Despite the high rate of complications, a surprisingly large proportion of patients (27/32), were “very satisfied” or “satisfied” with the result of the operation. Functional range of wrist motion in healthy subjects was determined by Palmer et al. (1985) at 5˚ of flexion, 30˚ of extension, 10˚ of radial deviation, and 15˚ of ulnar deviation. Ryu et al. (1991) reported that 40˚ of wrist extension, 40˚ of wrist flexion, and a total of 40˚ of radial-ulnar deviation is needed to perform most activities of daily living. Mean range of motion in the present study was 29˚ of flexion, 28˚ of extension, 10˚ of radial deviation, and 19˚ of ulnar deviation. Thus, functional range of motion can largely be achieved. The postoperative range of motion was comparable to those in previous studies (Lirette and Kinnard 1995, Cobb and Beckenbaugh 1996, Takwale et al. 2002).

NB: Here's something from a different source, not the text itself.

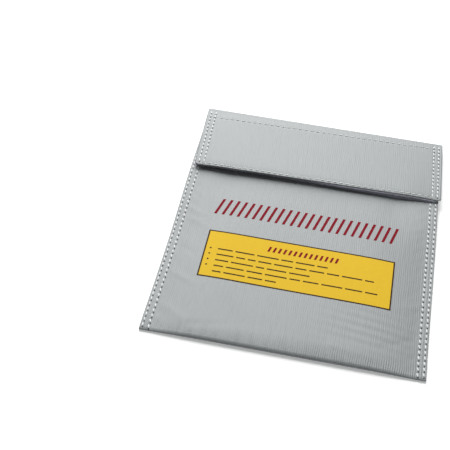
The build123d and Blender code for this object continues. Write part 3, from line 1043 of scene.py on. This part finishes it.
def label_marks(middle):
    """Rows of short bars, four of them with a dot, and a heading of slanted bars."""
    dice = random.Random(17)
    marks, heading = two_pieces(), two_pieces()
    for number, end in enumerate(TEXT_ENDS):
        y = middle + (4.8 - TEXT_PITCH * number) * MM
        x = TEXT_START
        while x < end - 2.5:
            word = min(dice.uniform(5.0, 15.0), end - x)
            for name, a, b in halves(x * MM, (x + word) * MM):
                patch(marks[name], a, b, y - 0.5 * MM, y + 0.5 * MM, height=INK * 2)
            x += word + TEXT_GAP
        if number < 4:
            dot(marks["left"], -60 * MM, y, 0.65 * MM, INK * 2)
    print_halves(marks, "label_marks", DARK_LOOK, "label_marks")
    low, high = middle + 10.2 * MM, middle + 14.8 * MM
    for number in range(HEADING_BARS):
        left = (HEADING_START + HEADING_WIDTH / (HEADING_BARS - 1) * number) * MM
        slanted_bar(heading, left, 1.5 * MM, low, high, 1.2 * MM, INK * 2)
    print_halves(heading, "label_heading", RED_LOOK, "label_marks")


def slanted_bar(pieces, left, width, low, high, lean, height):
    """A bar that leans to the right, on the half of the front where its middle is."""
    name = "left" if left + (width + lean) / 2 < 0 else "right"
    patch(pieces[name], left, left + width, low, high, lean, height)


def title():
    """The band of slanted bars above the panel."""
    bars, width, lean = 24, 1.9 * MM, 4.0 * MM
    pitch = (TITLE_HIGH.x - TITLE_LOW.x - width - lean) / (bars - 1)
    pieces = two_pieces()
    for number in range(bars):
        left = TITLE_LOW.x + number * pitch
        slanted_bar(pieces, left, width, TITLE_LOW.y, TITLE_HIGH.y, lean, INK)
    print_halves(pieces, "title_bars", RED_LOOK, "title_print")


# ---- stage ----
def floor():
    """A wide pale floor under the bag, with a faint glow of its own."""
    bpy.ops.mesh.primitive_plane_add(size=6, location=(0, 0, -0.35 * MM))
    plane = bpy.context.active_object
    plane.name = "floor"
    glow = {"Emission_Color": (1, 1, 1, 1), "Emission_Strength": 0.25}
    look = Shader("floor", (0.97, 0.97, 0.97), 0.9, Specular_IOR_Level=0.1, **glow)
    plane.data.materials.append(look.material)


def lights():
    """A broad lamp behind the bag, and a surround that is bright at the horizon and dim above."""
    world = bpy.data.worlds.new("surround")
    world.use_nodes = True
    nodes, links = world.node_tree.nodes, world.node_tree.links
    background = nodes["Background"]
    background.inputs["Color"].default_value = (0.96, 0.98, 1.0, 1)
    way = nodes.new("ShaderNodeTexCoord")
    parts = nodes.new("ShaderNodeSeparateXYZ")
    total = nodes.new("ShaderNodeMath")
    links.new(way.outputs["Generated"], parts.inputs[0])
    for number, ends in enumerate(((0.15, 1.0, 0.03, 0.26), (0.0, 0.15, 0.60, 0.0))):
        level = nodes.new("ShaderNodeMapRange")
        for socket, value in zip(("From Min", "From Max", "To Min", "To Max"), ends):
            level.inputs[socket].default_value = value
        links.new(parts.outputs["Z"], level.inputs["Value"])
        links.new(level.outputs[0], total.inputs[number])
    links.new(total.outputs[0], background.inputs["Strength"])
    bpy.context.scene.world = world
    lamp = bpy.data.lights.new("key", "AREA")
    lamp.shape = "RECTANGLE"
    lamp.size, lamp.size_y = 1.15, 1.75
    lamp.energy = 40.5
    key = add_object("key", lamp)
    key.location = (-0.28, 1.05, 0.98)
    key.rotation_euler = (-key.location).to_track_quat("-Z", "Y").to_euler()
    view = bpy.context.scene.view_settings
    view.view_transform = "Standard"
    view.look = "None"


def camera():
    """Looks down at the bag from the front and a little to its right, slightly rolled."""
    azimuth, elevation, roll = (math.radians(a) for a in (8.31, 45.39, 3.76))
    target, distance = Vector((-0.05518, -0.00632, 0.0)), 0.69816
    back = Vector((
        math.sin(azimuth) * math.cos(elevation),
        -math.cos(azimuth) * math.cos(elevation),
        math.sin(elevation),
    ))
    right = Vector((math.cos(azimuth), math.sin(azimuth), 0))
    up = back.cross(right)
    turned = right * math.cos(roll) + up * math.sin(roll)
    up = back.cross(turned)
    lens = bpy.data.cameras.new("camera")
    lens.lens = 80.0
    lens.sensor_width = 36.0
    obj = add_object("camera", lens)
    matrix = Matrix((turned, up, back)).transposed().to_4x4()
    matrix.translation = target + back * distance
    obj.matrix_world = matrix
    bpy.context.scene.camera = obj


camera()
lights()
floor()
for side_name, side_sign in SIDES.items():
    front_shell(side_name, side_sign)
    front_lining(side_name, side_sign)
    mouth_hem(side_name, side_sign)
    mouth_stitches(side_name, side_sign)
    loop_strip(side_name, side_sign)
back_shell()
back_lining()
flap_shell()
flap_lining()
hook_strip()
seam_stitches()
flap_stitches()
label()
title()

22 of 31 cases had an improved postoperative DASH score (more than 12.6 points); we may therefore conclude that patients gained functional benefit from the surgery. The remaining strength after surgery was comparable with that descibed in the literature for rheumatoid arthritis (Bodur et al. 2006). Wrist prostheses have no negative effect on strength of the hand and fingers for patients with rheumatoid arthritis.

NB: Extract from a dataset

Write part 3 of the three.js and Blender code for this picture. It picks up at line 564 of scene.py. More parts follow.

We had no preoperative pain scores; thus, no comparison with the postoperative score was possible. Considering that the primary indication for surgery was severe wrist pain, we remain confident that the patients had reduced pain scores.We terminated the survival analysis when the number of patients remaining in the sample reached 10% of the initial population. For our study, this was at 87 months when only 4 patients remained. However, because of the small sample size and some early failures, the confidence interval bands were broad quite early in the analysis. Another issue is inclusion of bilateral cases in the statistical analysis. 4 patients had bilateral total wrist prostheses and 1 patient had both implants revised. We performed a second survival analysis including only the first operated wrist of the bilateral cases, and the survival rate was similar with only a very slightly broader confidence interval.

In conclusion, the biaxial total wrist prosthesis in patients with rheumatoid arthritis had a mean cumulative survival for revision after 7 years of 81% (95% CI: 64–91) with good pain relief, with improved motion, and with most patients satisfied. However, the high complication rate and a worrying amount of radiographic loosening after 5 years are problematic. Regular clinical and radiographic follow-up is therefore necessary.